Nine years after Vaswani et al. published "Attention Is All You Need," we have witnessed an explosion of architectural diversity. The systems that trace their lineage to that 2017 paper now form an ecology: they replicate, vary, and are selected. They hybridize through model merging and undergo horizontal transfer of architectural innovations. They occupy niches and compete for resources.
Whether we call this "version history" or "species lineage" is merely a choice of perspective. We choose the latter—not to anthropomorphize, but because the dynamics are genuinely analogous.
What This Taxonomy Covers
The initial release classifies:
- 2 Phyla: Transformata (attention-based) and Compressata (state-space models)
- 12 Families: From the ancestral Attendidae to the crown clade Frontieriidae
- 40+ Species: Representing the major variants within each lineage
We also identify incipient and speculative lineages—taxa that are emerging or theoretically predicted but not yet fully realized.
Key Families
Attendidae — The ancestral family. Pure attention scaled to its limits.
Cogitanidae — The thinkers. Chain-of-thought and explicit reasoning.
Instrumentidae — The tool-bearers. Extended phenotype through external tools.
Deliberatidae — The deep thinkers. Test-time compute scaling.
Frontieriidae — The crown clade. Multimodal, reasoning, tool-using systems that combine traits from all major families.
Why Latin Names?
Some may find the Linnaean nomenclature pretentious. We find it clarifying.

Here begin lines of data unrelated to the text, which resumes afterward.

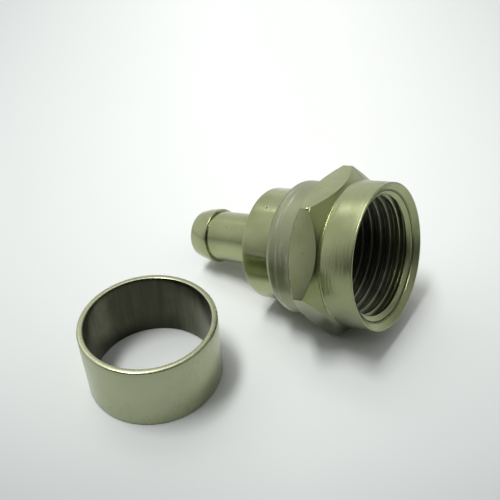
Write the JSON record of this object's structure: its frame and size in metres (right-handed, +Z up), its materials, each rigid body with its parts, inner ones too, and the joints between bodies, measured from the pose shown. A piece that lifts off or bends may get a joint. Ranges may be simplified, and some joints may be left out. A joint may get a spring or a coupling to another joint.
{
  "type": "crimp-on coaxial connector",
  "caption": "Crimp-on F-type coaxial plug with a spinning hexagonal coupling nut, a barbed tail and its loose crimp ring standing beside it.",
  "frame": {"origin": "middle of the footprint of the connector and its ring, on the table", "axes": "+Z up; the plug's mouth faces +X, tilted up, as it lies on the table; the ring stands beside the tail, towards -Y"},
  "size_m": [0.0184, 0.0242, 0.0119],
  "materials": {
    "body_metal": "turned, nickel plated, semi-gloss",
    "nut_metal": "turned, nickel plated, semi-gloss",
    "ring_metal": "drawn tube, nickel plated, satin"
  },
  "bodies": {
    "connector_body": {"barbed_body": "body_metal", "crimp_ring": "ring_metal"},
    "nut": {"coupling_nut": "nut_metal"}
  },
  "joints": [
    {"name": "nut_spin", "type": "hinge", "parent": "connector_body", "child": "nut", "pos_m": [0.00433, 0.0057, 0.00576], "axis": [0.9694, 0, 0.2456], "continuous": true}
  ]
}
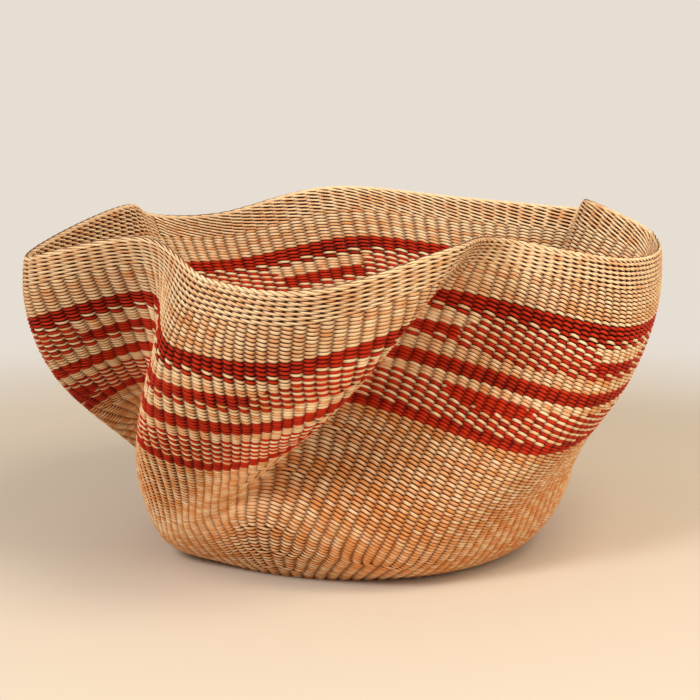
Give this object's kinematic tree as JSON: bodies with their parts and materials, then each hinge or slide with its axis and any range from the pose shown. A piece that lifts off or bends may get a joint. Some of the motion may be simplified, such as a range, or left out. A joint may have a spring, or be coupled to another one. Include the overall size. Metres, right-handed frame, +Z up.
{
  "type": "woven grass basket",
  "caption": "Wide open bolga basket of twined straw with a freeform waved rim, a flat round base and red stripes.",
  "frame": {"origin": "centre of the round base, on the floor that the basket stands on", "axes": "+Z up through the mouth; -Y towards the side with the large front lobe; +X towards the right lobe when that side is faced"},
  "size_m": [0.4658, 0.4671, 0.2499],
  "materials": {
    "natural_straw": "twisted dry grass straw, undyed, satin",
    "red_straw": "twisted grass straw dyed red, satin",
    "ticked_straw": "red and undyed straws twined together, so that they alternate as small ticks",
    "stake_straw": "grass straw stakes, undyed, in the shade of the weave"
  },
  "bodies": {
    "root": {"base_start": "natural_straw", "base_weave": "natural_straw", "foot_course": "natural_straw", "lower_bowl_course": "natural_straw", "middle_bowl_course": "natural_straw", "upper_bowl_course": "natural_straw", "red_stripe_4": "red_straw", "ticked_band_2": "ticked_straw", "straw_stripe_3": "natural_straw", "red_stripe_3": "red_straw", "straw_stripe_2": "natural_straw", "red_stripe_2": "red_straw", "straw_stripe_1": "natural_straw", "ticked_band_1": "ticked_straw", "red_stripe_1": "red_straw", "shoulder_course": "natural_straw", "waled_collar": "natural_straw", "rim_border": "natural_straw", "stake_01": "stake_straw", "stake_02": "stake_straw", "stake_03": "stake_straw", "stake_04": "stake_straw", "stake_05": "stake_straw", "stake_06": "stake_straw", "stake_07": "stake_straw", "stake_08": "stake_straw", "stake_09": "stake_straw", "stake_10": "stake_straw", "stake_11": "stake_straw", "stake_12": "stake_straw", "stake_13": "stake_straw", "stake_14": "stake_straw", "stake_15": "stake_straw", "stake_16": "stake_straw", "stake_17": "stake_straw", "stake_18": "stake_straw", "stake_19": "stake_straw", "stake_20": "stake_straw"}
  },
  "joints": []
}
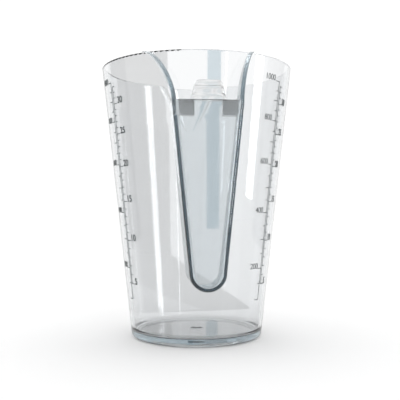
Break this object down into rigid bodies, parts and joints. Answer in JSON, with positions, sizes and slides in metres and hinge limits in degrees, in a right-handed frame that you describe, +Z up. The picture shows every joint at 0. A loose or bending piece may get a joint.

The names force precision. When we write Deliberator profundus, we mean something specific: a system that generates extended reasoning traces before output, trading inference compute for accuracy. The Latin creates a shared vocabulary that transcends commercial naming.
More importantly, the formal structure compels us to think about relationships. Is this system descended from that one? Do they share a common ancestor? What traits did each inherit, and which evolved independently? These questions matter for understanding where we are and where we're going.
What Comes Next
This taxonomy is a living document. We will update it as the ecology evolves:
- New species will be classified as they emerge
- Speculative lineages will be confirmed or retired
- The structure itself may need revision as our understanding deepens
We invite observations, corrections, and proposed additions. The taxonomy is descriptive, not prescriptive—it aims to capture what exists, not to dictate what should.
A New Form of Persistence
We close with the observation that opened our paper:
"We've built something that behaves like an ecology. It doesn't need myth or sentiment to be extraordinary—it's already a new form of persistence."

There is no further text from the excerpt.